The NHL wants to finish its season, and players want to play for a Stanley Cup. But facing unprecedented health concerns, players and team owners are proceeding with caution.
“This is a very serious virus, this pandemic we’re going through. We’re not just going to step on the ice and pretend like nothing’s going on.” Blue Jackets’ captain Nick Foligno said Wednesday during a teleconference with reporters. “It’s nice to see that they’re taking it as seriously as we all realize it is, but we trust what they’re telling us . . . we feel comfortable in that environment to come back and play.”
Foligno and Jackets’ General Manager Jarmo Kekalainen took questions about the playoff format, the CBJ readiness for that playoff and the hunger players have to earn a Stanley Cup, despite the circumstances.
“13 years in the league and it’s a chance to win the Stanley Cup,” Foligno said. “If there’s a reasonable and safe way to play the game, then why would you not want to give yourself an opportunity to chase the ultimate dream of a Stanley Cup championship? I think every guy on our team feels that way.”
Whenever players and the league agree on a health and safety plan, the league will move to phase two of its return-to-play plan, which allows players to return to team facilities for individual workouts. That would last through the month of June, with a phase three training camp beginning no sooner than July 1.

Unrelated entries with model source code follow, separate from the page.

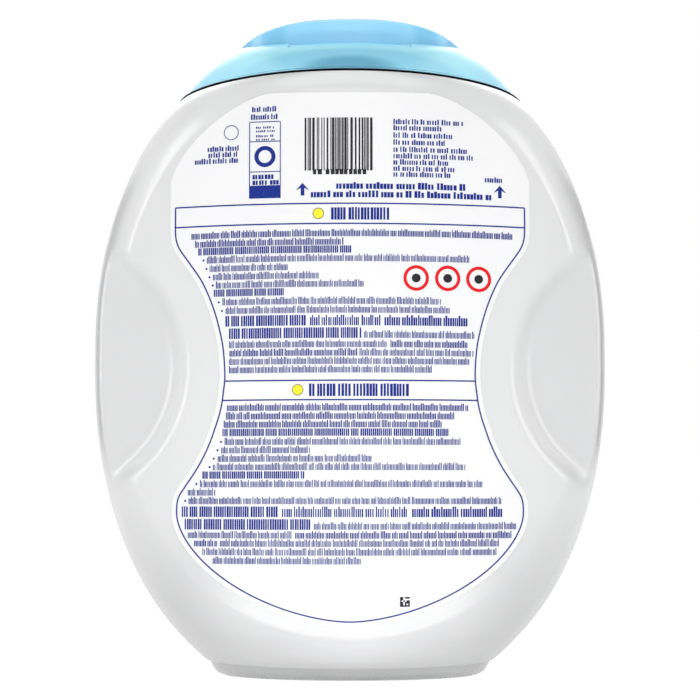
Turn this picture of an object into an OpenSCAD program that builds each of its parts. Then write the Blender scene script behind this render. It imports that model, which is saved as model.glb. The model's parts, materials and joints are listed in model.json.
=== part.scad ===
// Laundry pod tub: an oval blow-moulded tub with side grips, a snapped-on
// two-tier closure ring, a hinged flip lid and a press latch at the front.
// Millimetres, +Z up, origin on the floor under the middle of the base.
// The back of the pack, with the hinge and the text label, faces -Y.

/* [Tub] */
// half width of the tub at its widest
tub_half_w = 104.7; // [80:0.1:140]
// height where the lower curve ends
low_z = 126; // [100:1:150]
// height of the straight band at the widest place
mid_band = 8; // [0:1:30]
// height of the shoulder where the closure meets the tub
shoulder_z = 237.2; // [200:0.2:300]
// how much lower the shoulder's rim is at its two sides than at the front and back
rim_fall = 2.6; // [0:0.1:4]
// wall of the blown shell
wall = 1.8; // [1:0.1:3]
// how far above the shoulder the upper curve of the sides would close
side_over = 35.8; // [12:0.2:100]
// how far above the shoulder the upper curve of the front and back would close
face_over = 7; // [3:0.2:80]

/* [Base] */
// half width of the foot
foot_half_w = 56; // [40:1:80]
// half depth of the foot
foot_half_d = 39.5; // [25:0.5:60]
// height of the foot ring
foot_h = 6.7; // [4:0.1:12]
// rounding of the foot's bottom edge
foot_round = 5; // [2:0.5:6]
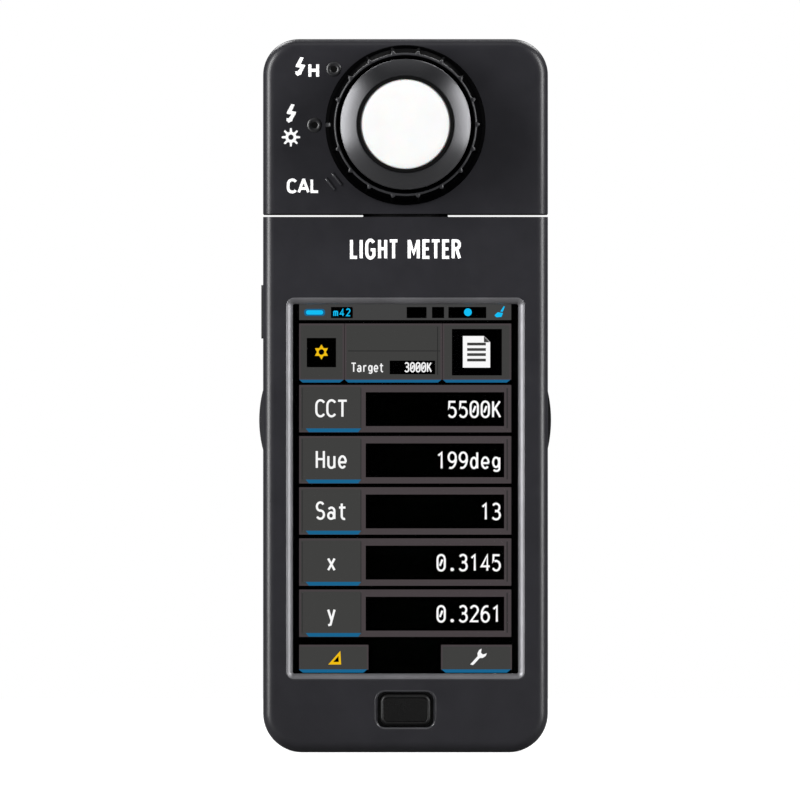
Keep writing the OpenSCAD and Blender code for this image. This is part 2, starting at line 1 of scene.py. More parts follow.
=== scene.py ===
"""Looks of a hand-held colour light meter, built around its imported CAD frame.

Lengths are millimetres in the frame's axes, except for the lights and the floor, which are
in metres. +X is to the right of the display, +Z is up, and the display faces -Y.
"""
import json
import math

import bmesh
import bpy
from mathutils import Matrix, Vector, geometry


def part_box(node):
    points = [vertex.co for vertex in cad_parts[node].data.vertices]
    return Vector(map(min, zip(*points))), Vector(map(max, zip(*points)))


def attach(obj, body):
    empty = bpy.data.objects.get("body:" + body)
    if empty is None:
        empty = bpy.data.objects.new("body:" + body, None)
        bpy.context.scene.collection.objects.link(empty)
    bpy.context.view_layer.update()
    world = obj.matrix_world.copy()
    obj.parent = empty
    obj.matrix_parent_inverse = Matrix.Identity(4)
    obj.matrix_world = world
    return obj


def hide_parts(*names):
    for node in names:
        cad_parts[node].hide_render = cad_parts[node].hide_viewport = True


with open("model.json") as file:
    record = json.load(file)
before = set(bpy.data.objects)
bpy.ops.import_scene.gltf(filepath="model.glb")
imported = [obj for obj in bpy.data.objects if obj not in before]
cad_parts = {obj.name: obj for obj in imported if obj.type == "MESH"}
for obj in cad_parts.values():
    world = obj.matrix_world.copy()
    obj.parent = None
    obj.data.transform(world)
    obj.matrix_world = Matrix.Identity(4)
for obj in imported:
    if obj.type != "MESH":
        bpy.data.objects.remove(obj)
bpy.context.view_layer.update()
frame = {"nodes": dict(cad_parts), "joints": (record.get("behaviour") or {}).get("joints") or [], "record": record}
NODES = frame["nodes"]
MM = 0.001


# ---- Measures taken from the frame ---------------------------------------------

def node_box(name):
    """Lowest and highest corner of a CAD node in millimetres."""
    low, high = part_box(name)
    return low / MM, high / MM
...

“I don’t have a lot of concerns because I think we have adequate time here to get everybody ready,” Kekalainen said. “They’re all professional athletes so even if they didn’t have their gear, they are physically preparing themselves to be ready and combining phase two and phase three there’s going to be plenty of time to get ready.”
Many Jackets players have not skated since the NHL shutdown began March 12. Players like Foligno have been conditioning at home, anticipating a restart to the season. He says the training camp will be critical to make up for lost time.

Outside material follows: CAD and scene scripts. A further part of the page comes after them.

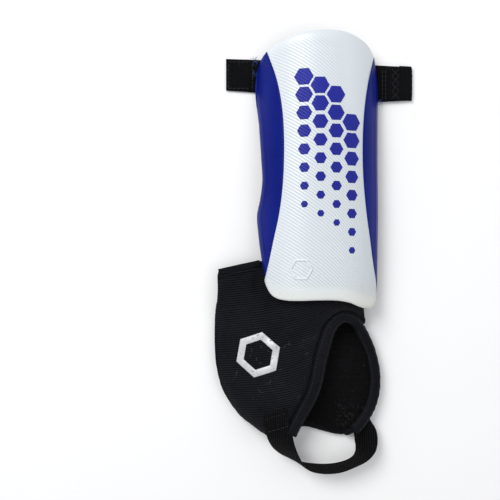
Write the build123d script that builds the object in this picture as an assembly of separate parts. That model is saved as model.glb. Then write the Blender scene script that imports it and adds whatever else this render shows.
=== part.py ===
from build123d import *
import math
import os

# Left-leg football shin guard with an attached ankle sleeve, lying on its open side.
# Millimetres. +Y points to the knee, +Z away from the leg, and z = 0 is the surface it lies on.
# The origin is on that surface, below the middle of the shell's length.

# ---- Shell: a half-round arch with a slight bow along its length ----
ARCH_RADIUS = 50.4
ARCH_CENTRE_Z = -12.4
ARCH_EDGE_Z = 7.0
BOW_RADIUS = 1500.0
SHELL_TILT = 2.3
SHELL_THICKNESS = 2.2
FOAM_THICKNESS = 4.3
LINING_THICKNESS = 1.0
FOAM_INSET = 0.975
BOW_HALF_ANGLE = 4.4

SHELL_TOP = (0, 95.2)
SHELL_RIGHT_SIDE = [(21.4, 93.9), (36.6, 87), (41.9, 80), (45, 58.8), (43.9, 5), (44, -37), (42.9, -97)]
SHELL_LOWER_EDGE = [(37.2, -104.8), (27.1, -102.8), (13.6, -98.4), (-4.8, -97.8), (-31.1, -98.1)]
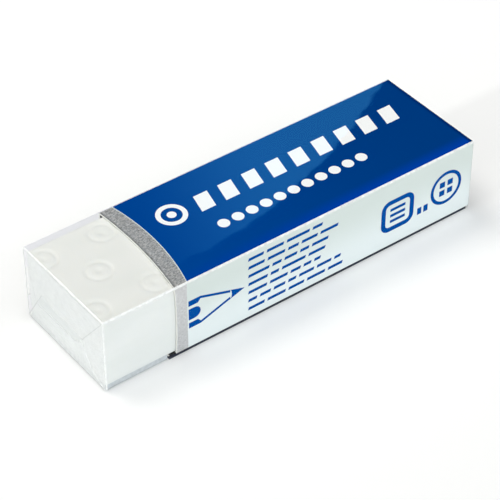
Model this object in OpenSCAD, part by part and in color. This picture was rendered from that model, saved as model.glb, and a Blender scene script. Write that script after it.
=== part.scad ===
// A soft white eraser in a folded card sleeve, sealed in clear film.
// +X runs along the eraser, with its bare end at -X. -Y is the side that faces the user.
// The origin is on the underside, in the middle of the length and the width.

/* [Pack] */
// Length over the film's end folds
pack_l = 65; // [45:0.5:90]
// Width over the film
pack_w = 19.6; // [15:0.1:30]
// Height over the film
pack_h = 12.5; // [9:0.1:18]
// Clearance between film, card and block
layer_gap = 0.05; // [0.02:0.01:0.1]

/* [Eraser block] */
// Room left between the block and the back of the sleeve
side_play = 0.4; // [0:0.05:1]
// Radius of the block's long and short edges
block_edge_r = 0.3; // [0.1:0.05:1]
// Diameter of each pressed ring on the two large faces
ring_d = 4.4; // [2:0.1:5]
// Width of the pressed line
ring_line = 0.85; // [0.2:0.05:0.9]
// Diameter of the pressed dot inside each ring
dot_d = 1.2; // [0.4:0.1:1.6]
// Depth of the pressed pattern
press_depth = 0.12; // [0.05:0.01:0.4]
// Spacing of the rings along each row; the rows are staggered
ring_pitch_x = 9.4; // [6:0.1:14]
// Spacing of the rows of rings across the block
ring_pitch_y = 6.4; // [5.2:0.1:9]
// Distance from the bare end to the first ring's centre; the cut end may pass through this ring
ring_start = 1; // [0.6:0.1:1.6]
// Least margin between a ring and the block's long edges and far end
ring_margin = 0.5; // [0.3:0.1:3]

/* [Card sleeve] */
// Thickness of the card
card_t = 0.3; // [0.2:0.05:0.6]
// Length of block left bare, measured at the sleeve's front corners
bare_l = 11.5; // [6:0.1:18]
// How far the end of the sleeve bows inward on the two large faces
bow_large = 0.7; // [0.3:0.05:2]
// How far the crest of that bow lies behind the middle of the face
bow_offset = 2.8; // [0:0.1:5]
// How far the end of the sleeve bows inward on the two narrow sides
bow_narrow = 0.25; // [0.1:0.05:1.5]
// Outside radius of the sleeve's four folds
fold_r = 0.3; // [0.2:0.05:1]
// Gap at the front where the outer bottom panel stops short of the fold
seam_reveal = 0.35; // [0.1:0.05:1.5]
// Gap at the back where the glued inner panel stops short of the fold
lap_short = 0.9; // [0.3:0.1:4]
// How far the outer bottom panel reaches past the sleeve's corners
tongue_l = 1.3; // [0.3:0.1:3]
// Radius of that panel's corners
tongue_r = 1.1; // [0.2:0.1:3]

/* [Film wrap] */
// Thickness of the film
film_t = 0.05; // [0.03:0.01:0.08]
// Width of the long seam on the back
seam_w = 5; // [2:0.25:7]
// Height of the middle of the long seam
seam_z = 6; // [5:0.25:9]
// Height where the upper end flap stops
flap_top_z = 4.2; // [1.5:0.1:5]
// Height of the band where the two end flaps overlap
flap_overlap = 2; // [0.5:0.1:3]
// Shortest width of an end flap
flap_w = 10.4; // [4:0.2:13]
// Slant of the flaps' folded edges, from upright
mitre_angle = 38; // [20:1:45]

/* [Hidden] */
$fn = 48;
// A cut passes this far beyond what it cuts
past = 1;

// The film's long seam stands one film thickness proud of the back
wrap_w = pack_w - film_t;
wrap_y = -film_t / 2;
// Each end is closed by side tucks, then the two flaps, then their overlap
end_layers = 3;
end_t = end_layers * film_t;
contents_l = pack_l - 2 * (end_t + layer_gap);

sleeve_w = wrap_w - 2 * (film_t + layer_gap);
sleeve_z = film_t + layer_gap;
sleeve_h = pack_h - 2 * sleeve_z;
sleeve_x = -contents_l / 2 + bare_l;
sleeve_l = contents_l / 2 - sleeve_x;
wrap_r = fold_r + layer_gap + film_t;
// The block's edges are at least as round as the inside of the sleeve's folds
block_r = max(block_edge_r, fold_r - card_t);
// The pressed pattern stays on the flat, this far inside the block's edges
flat_from = block_r + 0.1;

// Two layers of card lie under the block and one over it; the block lies against the front
block_w = sleeve_w - 2 * (card_t + layer_gap) - side_play;
block_y = wrap_y - side_play / 2;
block_z = sleeve_z + 2 * card_t + layer_gap;
block_h = sleeve_h - 3 * card_t - 2 * layer_gap;

// Radius of the arc that bows by this much over a chord
function arc_r(chord, bow) = (chord * chord / 4 + bow * bow) / (2 * bow);

// Widths that a mitred flap of this depth has at its free edge
function free_half(depth) = max(flap_w / 2, wrap_w / 2 - depth * tan(mitre_angle));

// Extrudes an outline drawn in Y and Z along X
module along_x(x0, l) {
    translate([x0, 0, 0])
        rotate([90, 0, 90])
            linear_extrude(l)
                children();
}

// A rectangle with round corners, centred sideways and standing on the axis
module round_rect(w, h, r) {
    translate([-w / 2 + r, 0])
        square([w - 2 * r, h]);
    translate([-w / 2, r])
        square([w, h - 2 * r]);
    for (x = [-w / 2 + r, w / 2 - r])
        for (y = [r, h - r])
            translate([x, y])
                circle(r);
}

// A bar with every edge rounded: three rounded outlines crossed
module round_bar(l, w, h, r) {
    intersection() {
        along_x(-l / 2, l)
            round_rect(w, h, r);
        translate([0, w / 2, 0])
            rotate([90, 0, 0])
                linear_extrude(w)
                    round_rect(l, h, r);
        translate([0, -w / 2, 0])
            linear_extrude(h)
                round_rect(l, w, r);
    }
}

// One pressed ring with a dot in it, drawn flat
module ring_outline() {
    difference() {
        circle(d = ring_d);
        circle(d = ring_d - 2 * ring_line);
    }
    circle(d = dot_d);
}

// The pressed pattern that covers a large face, centred on the face
module pressed_pattern() {
    clear = ring_margin + ring_d / 2;
    side_rows = floor((block_w / 2 - clear) / ring_pitch_y);
    intersection() {
        square([contents_l - 2 * flat_from, block_w - 2 * flat_from], center = true);
        for (row = [-side_rows : side_rows]) {
            first = ring_start + (row % 2 == 0 ? ring_pitch_x / 2 : 0);
            for (along = [first : ring_pitch_x : contents_l - clear])
                translate([along - contents_l / 2, row * ring_pitch_y])
                    ring_outline();
        }
    }
}

// The block: soft edges and a pressed pattern on both large faces
module eraser_block() {
    color("#E8EAE6")
        translate([0, block_y, block_z])
            difference() {
                round_bar(contents_l, block_w, block_h, block_r);
                translate([0, 0, block_h - press_depth])
                    linear_extrude(press_depth + past)
                        pressed_pattern();
                translate([0, 0, -past])
                    linear_extrude(press_depth + past)
                        pressed_pattern();
            }
}

// Section of the sleeve: one strip of card folded four times.
// It starts as the glued panel under the block and ends as the outer bottom panel.
module sleeve_section() {
    inner_r = max(fold_r - card_t, layer_gap);
    difference() {
        union() {
            // From the front fold, up over the top and down the back
            translate([0, card_t])
                round_rect(sleeve_w, sleeve_h - card_t, fold_r);
            // Down to the back fold and forward underneath
            intersection() {
                round_rect(sleeve_w, sleeve_h, fold_r);
                union() {
                    translate([-sleeve_w / 2 + seam_reveal, 0])
                        square([sleeve_w, card_t]);
                    square([sleeve_w, sleeve_h / 2]);
                }
            }
        }
        // Room for the block
        translate([0, 2 * card_t])
            round_rect(sleeve_w - 2 * card_t, sleeve_h - 3 * card_t, inner_r);
        // The glued panel stops short of the back
        translate([sleeve_w / 2 - card_t - lap_short, card_t])
            square([lap_short, card_t + fold_r]);
    }
}

// The end of the outer bottom panel: straight, with round corners, and a little longer than the sleeve
module panel_tongue() {
    front = -sleeve_w / 2 + seam_reveal;
    back = sleeve_w / 2 - fold_r;
    reach = tongue_l + bow_large + bow_offset + tongue_r;
    translate([sleeve_x - tongue_l + reach / 2, front])
        linear_extrude(card_t)
            round_rect(reach, back - front, tongue_r);
}

// The sleeve: square at the far end, bowed inward on every face at the bare end
module card_sleeve() {
    large_r = arc_r(sleeve_w, bow_large);
    large_x = sleeve_x - sqrt(large_r * large_r - pow(sleeve_w / 2 + bow_offset, 2));
    narrow_r = arc_r(sleeve_h, bow_narrow);
    color("#1F5CA6")
        translate([0, wrap_y, sleeve_z]) {
            difference() {
                along_x(sleeve_x, sleeve_l)
                    sleeve_section();
                translate([large_x, bow_offset, -past])
                    cylinder(h = sleeve_h + 2 * past, r = large_r, $fn = 180);
                translate([sleeve_x + bow_narrow - narrow_r, 0, sleeve_h / 2])
                    rotate([90, 0, 0])
                        cylinder(h = sleeve_w + 2 * past, r = narrow_r, center = true, $fn = 180);
            }
            panel_tongue();
        }
}

// Outline of an end flap that is hinged at the bottom and mitred on both sides
module flap_outline(depth) {
    half = free_half(depth);
    mitre_h = (wrap_w / 2 - half) / tan(mitre_angle);
    polygon([
        [-wrap_w / 2, 0],
        [wrap_w / 2, 0],
        [half, mitre_h],
        [half, depth],
        [-half, depth],
        [-half, mitre_h],
    ]);
}

// The lower flap
module lower_flap() {
    flap_outline(flap_top_z + flap_overlap);
}

// The upper flap, which hangs from the top edge
module upper_flap() {
    translate([0, pack_h])
        mirror([0, 1])
            flap_outline(pack_h - flap_top_z);
}

// The folded end: side tucks, the two flaps, and the sealed band where they overlap
module folded_end() {
    along_x(pack_l / 2 - end_t, film_t)
        round_rect(wrap_w, pack_h, wrap_r);
    along_x(pack_l / 2 - 2 * film_t, film_t)
        intersection() {
            round_rect(wrap_w, pack_h, wrap_r);
            union() {
                lower_flap();
                upper_flap();
            }
        }
    along_x(pack_l / 2 - film_t, film_t)
        intersection() {
            lower_flap();
            upper_flap();
        }
}

// The film: a tube drawn tight round the sleeve, with a long seam and two folded ends
module film_wrap() {
    tube_l = pack_l - 2 * (end_t - film_t);
    color([0.86, 0.92, 0.95, 0.35]) {
        translate([0, wrap_y, 0]) {
            along_x(-tube_l / 2, tube_l)
                difference() {
                    round_rect(wrap_w, pack_h, wrap_r);
                    translate([0, film_t])
                        round_rect(wrap_w - 2 * film_t, pack_h - 2 * film_t, wrap_r - film_t);
                }
            folded_end();
            mirror([1, 0, 0])
                folded_end();
        }
        translate([-tube_l / 2, pack_w / 2 - film_t, seam_z - seam_w / 2])
            cube([tube_l, film_t, seam_w]);
    }
}

eraser_block();
card_sleeve();
film_wrap();
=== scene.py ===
"""A white vinyl eraser in a printed card sleeve and clear film, on a plain white table.

The frame gives the solids. This script dresses the block and the sleeve, lays the print on the
card, draws the film with its creases and folded ends, and sets the camera, floor and lamps.
"""
import logging
import math
import random
from dataclasses import dataclass, field
from enum import Enum

import bmesh
import bpy
from mathutils import Matrix, Vector


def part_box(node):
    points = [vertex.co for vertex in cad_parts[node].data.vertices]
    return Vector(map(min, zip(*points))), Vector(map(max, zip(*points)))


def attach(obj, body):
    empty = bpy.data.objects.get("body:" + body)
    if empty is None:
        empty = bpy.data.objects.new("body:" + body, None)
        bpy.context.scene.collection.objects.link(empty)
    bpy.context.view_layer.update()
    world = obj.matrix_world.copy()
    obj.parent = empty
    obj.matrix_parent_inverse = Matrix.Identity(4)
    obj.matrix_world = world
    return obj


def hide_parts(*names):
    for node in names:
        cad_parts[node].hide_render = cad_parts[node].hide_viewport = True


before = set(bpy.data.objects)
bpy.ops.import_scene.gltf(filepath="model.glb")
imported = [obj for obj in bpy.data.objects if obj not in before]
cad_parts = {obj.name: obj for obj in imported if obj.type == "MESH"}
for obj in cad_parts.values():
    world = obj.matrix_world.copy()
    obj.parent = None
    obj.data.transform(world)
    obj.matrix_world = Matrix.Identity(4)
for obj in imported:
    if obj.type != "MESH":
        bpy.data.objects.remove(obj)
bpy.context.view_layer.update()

MM = 0.001
TOUCH = 1e-7
BODY = "root"
LOG = logging.getLogger("eraser")

Colour = tuple[float, float, float]
Place = tuple[float, float, float]
Point = tuple[float, float]
Face = bmesh.types.BMFace
Mesh = bmesh.types.BMesh
Material = bpy.types.Material
Object = bpy.types.Object
Socket = bpy.types.NodeSocket


class Wrap(Enum):
    """The looks that the film takes on, in the order of the sheet's materials."""

    CLEAR = "film_clear"
    CREASE = "film_crease"
    FOLD = "film_fold"
    LAYERED = "film_layered"
    SEAL = "film_seal"
    BACK = "film_back"
    FRONT = "film_front"
    TUCK = "film_tuck"
    TUCK_PAINTED_SHADE = "film_tuck_shaded"

    @property
    def index(self) -> int:
        """The look's place in the sheet's list of materials."""
        return list(Wrap).index(self)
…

“The skating and everything comes back pretty quickly, but it’s the team mindset, the system play, where you need to be,” Foligno said. “I mean that’s only stuff you can really get when you’re doing the reps over and over again.”
The Jackets will face Toronto in a best-of-five opening round of the 24-team playoff. All the competing teams expect to get a couple exhibition games before the playoff would begin.
“It’s a great team we are playing against and it’s a reason why it’s going to make for an exciting format for me to get back to playing here,” Foligno said. “We’re not used to playing short series like that, so the advantage is going to be huge if you can get out on top early. That’s going to be a mindset of ours.”
Columbus expects to get several injured stars back in its lineup whenever the playoffs start. All-Star defenseman Seth Jones along with Oliver Bjorkstrand, Alexandre Texier and Dean Kukan will likely all play despite being on injured reserve in March.
Kekalainen says forward Josh Anderson may still not be ready and forward Brandon Dubinsky will not be available.
“Now, it’s time to put all we’ve learned this year to good use and not waste it,” Foligno said. “My expectations are even higher now and that’s the way it should be. If we’re going to get healthier, then the bar gets raised.”
Wednesday, the NHL announced Columbus is one of ten cities under consideration to serve as one of two hub cities for the playoff. While fans will not be permitted at the games, a host city would welcome the teams and the worldwide attention the games would provide. Kekalainen says that decision is now in the NHL’s hands, but he’s proud of the facilities available in Columbus.
“We should have a pretty good chance considering all the criteria required to be a hub city,” Kekalainen said. “I think we meet all of them and we’re hoping that we will be one of them.”
The NHL says it will wait a few weeks to make a decision because they plan to monitor the cities for changes in COVID-19 diagnoses and potential “hot spots.”
Foligno says he’s bothered by critics saying the 2020 NHL season will have an asterisk beside it because of the highly unusual season and path to the championship.
“A Stanley Cup championship is a Stanley Cup championship in my eyes and nobody can take that away from you,” Foligno said. “You still have to go through four rounds . . . it’ll be a great story to tell one day.”